Understanding How Crypto Wallets Work

Before diving into wallet types, it’s important to understand what a cryptocurrency wallet actually does. Despite the name, these wallets don’t store your digital coins directly. Instead, they store your private keys—the cryptographic strings that prove ownership of your cryptocurrency and allow you to sign transactions.

When you send Bitcoin or any other cryptocurrency, your wallet uses your private key to create a digital signature that authorizes the transfer. The blockchain then verifies this signature and updates the ledger. This means whoever controls your private keys controls your funds. The distinction between wallet types largely comes down to how and where those private keys are stored and protected.

Most wallets also generate a public key, which functions like a bank account number—you can share it with others so they can send you cryptocurrency. Many wallets also provide a seed phrase (typically 12 or 24 words) that serves as a master backup of your private keys.

Hot Wallets: Convenience with Trade-offs

Hot wallets are cryptocurrency wallets connected to the internet. They offer the highest convenience for frequent trading and transactions, but this connectivity also makes them more vulnerable to remote attacks.

Exchange Wallets

When you create an account on a cryptocurrency exchange like Coinbase, Binance, or Kraken, the platform typically provides a hosted wallet. These are the most common entry point for new crypto users because they require no technical setup—you simply sign up, verify your identity, and start buying.

Exchange wallets are custodial, meaning the exchange holds your private keys on your behalf. This convenience comes with significant considerations. In 2022 alone, crypto exchanges lost over $3 billion to hacks, with several major platforms filing for bankruptcy or freezing withdrawals. When you use a custodial exchange wallet, you’re essentially trusting that the company will keep your funds secure and remain solvent.

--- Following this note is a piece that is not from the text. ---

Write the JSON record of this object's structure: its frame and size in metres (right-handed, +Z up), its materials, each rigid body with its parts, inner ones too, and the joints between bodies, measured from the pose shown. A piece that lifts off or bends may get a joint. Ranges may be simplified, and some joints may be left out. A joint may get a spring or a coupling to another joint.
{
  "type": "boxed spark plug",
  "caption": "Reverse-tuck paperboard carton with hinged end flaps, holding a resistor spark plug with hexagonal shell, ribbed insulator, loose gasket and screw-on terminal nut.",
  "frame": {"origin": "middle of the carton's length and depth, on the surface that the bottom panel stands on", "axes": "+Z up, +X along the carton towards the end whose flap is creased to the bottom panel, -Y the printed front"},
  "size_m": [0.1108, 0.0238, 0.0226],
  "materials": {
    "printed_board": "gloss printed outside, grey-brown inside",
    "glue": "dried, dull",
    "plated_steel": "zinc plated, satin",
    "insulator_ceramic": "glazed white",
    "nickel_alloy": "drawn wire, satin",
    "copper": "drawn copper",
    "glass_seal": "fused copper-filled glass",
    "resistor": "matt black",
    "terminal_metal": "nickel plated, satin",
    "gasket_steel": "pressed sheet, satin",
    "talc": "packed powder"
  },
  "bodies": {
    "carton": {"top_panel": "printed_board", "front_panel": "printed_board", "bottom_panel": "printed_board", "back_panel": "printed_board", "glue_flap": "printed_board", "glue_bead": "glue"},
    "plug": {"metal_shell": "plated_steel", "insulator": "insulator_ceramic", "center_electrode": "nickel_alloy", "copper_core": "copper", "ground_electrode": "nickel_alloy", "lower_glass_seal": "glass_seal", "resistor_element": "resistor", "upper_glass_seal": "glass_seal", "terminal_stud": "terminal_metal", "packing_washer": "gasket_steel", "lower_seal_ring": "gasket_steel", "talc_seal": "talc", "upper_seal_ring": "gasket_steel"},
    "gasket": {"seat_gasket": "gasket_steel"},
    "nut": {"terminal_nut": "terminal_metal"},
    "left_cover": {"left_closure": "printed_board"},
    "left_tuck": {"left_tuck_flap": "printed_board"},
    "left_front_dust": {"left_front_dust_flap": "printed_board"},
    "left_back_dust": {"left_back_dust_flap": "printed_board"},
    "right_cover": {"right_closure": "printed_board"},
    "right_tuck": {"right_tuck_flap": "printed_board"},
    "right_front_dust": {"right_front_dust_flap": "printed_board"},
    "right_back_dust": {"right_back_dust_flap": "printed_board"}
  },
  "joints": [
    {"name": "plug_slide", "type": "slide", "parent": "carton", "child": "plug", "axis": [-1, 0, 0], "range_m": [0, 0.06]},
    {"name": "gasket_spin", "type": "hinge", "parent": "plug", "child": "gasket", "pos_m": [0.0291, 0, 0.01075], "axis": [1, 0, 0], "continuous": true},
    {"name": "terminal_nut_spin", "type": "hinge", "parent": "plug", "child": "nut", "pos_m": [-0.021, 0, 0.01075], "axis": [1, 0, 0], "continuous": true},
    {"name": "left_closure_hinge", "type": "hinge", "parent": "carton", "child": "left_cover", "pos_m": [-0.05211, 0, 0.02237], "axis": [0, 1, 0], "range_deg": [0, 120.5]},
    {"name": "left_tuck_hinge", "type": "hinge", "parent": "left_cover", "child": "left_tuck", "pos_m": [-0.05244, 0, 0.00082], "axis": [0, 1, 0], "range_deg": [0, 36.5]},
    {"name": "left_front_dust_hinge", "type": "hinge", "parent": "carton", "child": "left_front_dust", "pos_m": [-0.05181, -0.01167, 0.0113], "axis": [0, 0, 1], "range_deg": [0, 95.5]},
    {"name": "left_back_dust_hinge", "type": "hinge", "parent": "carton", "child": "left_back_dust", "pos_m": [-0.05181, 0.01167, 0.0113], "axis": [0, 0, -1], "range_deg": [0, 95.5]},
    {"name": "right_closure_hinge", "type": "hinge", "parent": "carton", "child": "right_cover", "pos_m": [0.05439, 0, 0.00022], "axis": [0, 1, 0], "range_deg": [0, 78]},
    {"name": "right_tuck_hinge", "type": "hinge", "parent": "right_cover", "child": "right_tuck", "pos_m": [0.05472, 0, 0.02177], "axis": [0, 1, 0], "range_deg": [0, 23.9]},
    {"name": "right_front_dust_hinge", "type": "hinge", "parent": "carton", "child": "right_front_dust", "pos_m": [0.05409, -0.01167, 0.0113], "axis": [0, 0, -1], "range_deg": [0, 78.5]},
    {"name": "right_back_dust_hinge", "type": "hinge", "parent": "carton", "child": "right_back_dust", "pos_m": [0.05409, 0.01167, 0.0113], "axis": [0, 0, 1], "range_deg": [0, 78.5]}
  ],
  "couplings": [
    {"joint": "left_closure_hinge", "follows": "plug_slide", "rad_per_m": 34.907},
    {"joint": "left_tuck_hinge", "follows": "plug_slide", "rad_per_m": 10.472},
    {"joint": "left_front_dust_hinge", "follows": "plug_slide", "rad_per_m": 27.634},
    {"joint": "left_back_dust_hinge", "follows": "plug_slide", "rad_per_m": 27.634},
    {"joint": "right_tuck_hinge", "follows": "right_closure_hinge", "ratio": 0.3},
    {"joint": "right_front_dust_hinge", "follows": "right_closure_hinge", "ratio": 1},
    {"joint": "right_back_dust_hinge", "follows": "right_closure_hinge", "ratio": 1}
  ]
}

The upside is that if you forget your password, the exchange can help you recover access. Many exchanges also provide insurance against certain types of theft. However, you don’t have true ownership—you can’t directly control what happens to your funds if the exchange encounters problems.

Mobile Wallets

Mobile wallets are smartphone applications that store your private keys locally on your device. Examples include Trust Wallet, Coinbase Wallet, and BlueWallet. These are non-custodial, meaning you maintain full control over your keys.

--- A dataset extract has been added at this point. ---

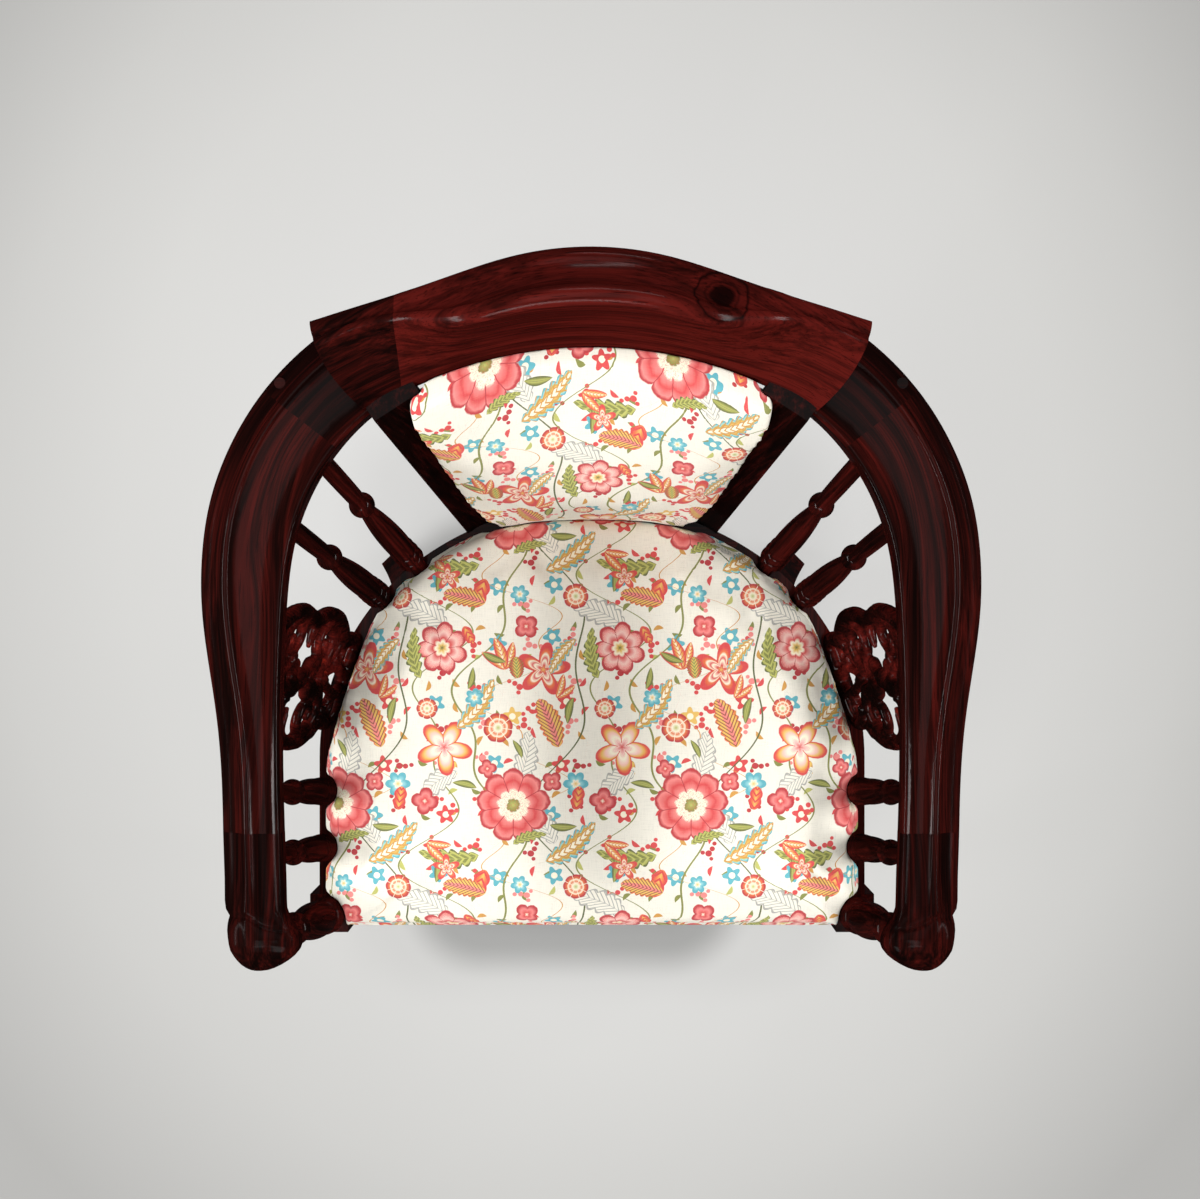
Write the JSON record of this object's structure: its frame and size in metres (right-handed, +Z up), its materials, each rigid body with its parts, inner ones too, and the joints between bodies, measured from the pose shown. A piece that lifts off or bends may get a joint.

Mobile wallets are hot wallets because they connect to the internet to check balances and broadcast transactions. However, they offer better security than exchange wallets because your keys never leave your device (assuming you use a reputable wallet). The security largely depends on your phone’s security—malware, phishing apps, or a compromised device can expose your keys.

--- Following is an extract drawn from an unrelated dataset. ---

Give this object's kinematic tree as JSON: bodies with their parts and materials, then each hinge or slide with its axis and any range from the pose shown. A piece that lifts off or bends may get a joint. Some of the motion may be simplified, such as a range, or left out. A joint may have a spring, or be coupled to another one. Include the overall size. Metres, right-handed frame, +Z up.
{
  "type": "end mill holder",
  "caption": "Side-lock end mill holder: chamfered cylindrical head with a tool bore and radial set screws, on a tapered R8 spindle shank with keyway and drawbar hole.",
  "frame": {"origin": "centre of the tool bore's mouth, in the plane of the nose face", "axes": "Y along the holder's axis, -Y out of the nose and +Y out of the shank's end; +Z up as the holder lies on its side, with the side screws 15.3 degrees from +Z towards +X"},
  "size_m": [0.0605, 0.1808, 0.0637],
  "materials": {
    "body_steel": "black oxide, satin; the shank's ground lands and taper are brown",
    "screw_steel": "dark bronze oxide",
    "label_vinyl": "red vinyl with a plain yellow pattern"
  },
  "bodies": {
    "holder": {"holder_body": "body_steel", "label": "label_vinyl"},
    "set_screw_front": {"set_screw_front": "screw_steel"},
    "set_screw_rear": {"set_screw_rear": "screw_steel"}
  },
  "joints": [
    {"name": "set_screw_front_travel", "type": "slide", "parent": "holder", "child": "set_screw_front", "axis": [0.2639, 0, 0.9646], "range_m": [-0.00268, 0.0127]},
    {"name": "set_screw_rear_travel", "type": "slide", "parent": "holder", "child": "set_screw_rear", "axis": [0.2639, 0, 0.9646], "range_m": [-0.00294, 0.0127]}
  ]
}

The convenience factor is high for everyday transactions. Many mobile wallets integrate with decentralized exchanges, allowing you to trade directly from the app. Some support hardware wallet integration for added security.

Desktop Wallets

Desktop wallets are software applications you install on your computer. Popular options include Electrum, Exodus, and Atomic Wallet. Like mobile wallets, these are typically non-custodial, giving you direct control of your keys.

Desktop wallets connect to the internet but store keys locally in encrypted files on your hard drive. Security depends heavily on your computer’s security—keyloggers, malware, or ransomware could potentially compromise your funds if your machine is compromised.

The advantage over mobile wallets is that desktop applications often offer more advanced features, including more coin support, integration with hardware wallets, and more detailed transaction controls. The downside is that computers are typically more exposed to various attack vectors than mobile devices.

Cold Wallets: Maximum Security Through Disconnection

Cold wallets store private keys offline, making them resistant to remote hacking attempts. They’re the preferred storage method for long-term holders and anyone prioritizing security over convenience.

Hardware Wallets

Hardware wallets are physical devices designed specifically to store cryptocurrency keys in secure hardware modules. Leading options include Ledger, Trezor, and Coldcard. These devices store your private keys in isolated chips that never expose the keys to your computer or smartphone—even when signing transactions.

When you initiate a transaction, your computer creates the transaction and sends it to the hardware wallet. The device displays the transaction details on its screen, you confirm on the device physically, and the device signs the transaction internally before sending it back. The private key never leaves the device.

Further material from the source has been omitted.